Through the late 1950s and 1960s, a number of smaller fires continued to occur in wooden multistorey walk-up residential buildings in densely populated areas, such as one which killed almost 60 people in 1957 in Mong Kok and another which took 47 lives in Cheung Sha Wan's Un Chau Street in 1962.
Fires with more than a dozen casualties became less frequent in the following decades, until 1996, when a blaze at the Garley Building, on Nathan Road in Jordan, left 41 dead. The fire started in the elevator shafts of the commercial building, where the elevators had been removed and their doors left open for renovation work.
The flames spread quickly through the shafts and claimed unsuspecting lives, as many occupants were told that smoke and burning smells were normal during the renovations.

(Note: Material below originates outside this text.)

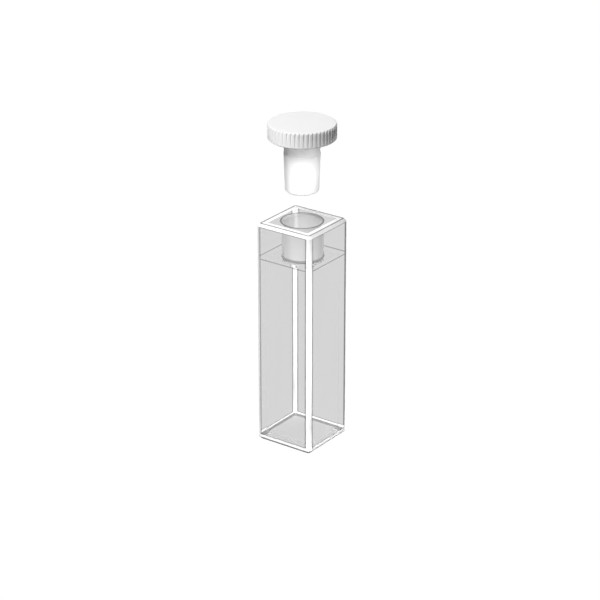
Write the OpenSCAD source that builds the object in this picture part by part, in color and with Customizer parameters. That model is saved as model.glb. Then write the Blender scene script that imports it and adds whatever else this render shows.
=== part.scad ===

Hong Kong Governor Chris Patten called for an investigation commission four weeks later, appointing Justice Woo Kwok-hing to preside over it. The commission found the following year that a lack of leadership and coordination from the fire services contributed to the casualties.
The last time Hong Kong saw a No. 5 fire alarm was in 2008 at Cornwall Court in Mong Kok. The blaze started in a nightclub in the building, killing four people - including two firefighters in the line of duty - and injuring 55. It also paralysed traffic in central Mong Kok for most of the day.
Today, Hong Kong is reeling from the shock as dozens of people have died in a tragedy despite modern systems and infrastructure being in place.
On Friday afternoon, 48 hours after the fire broke out at Wang Fuk Court, the government announced the death toll at the Tai Po housing estate had risen to 128.
Fire Services Director Andy Yeung said that the Fire Services Department's inspection team found that the fire alarm system in the housing estate's eight buildings "could not function properly."
Fires with casualties have become rarer in the present day and rarely surpass dozens. However, the Wang Fuk Court blaze subverts our understanding of what it means to live safely in a city where the vast majority of the population lives in modern high-rises, typically equipped with fire alarm systems and sprinklers.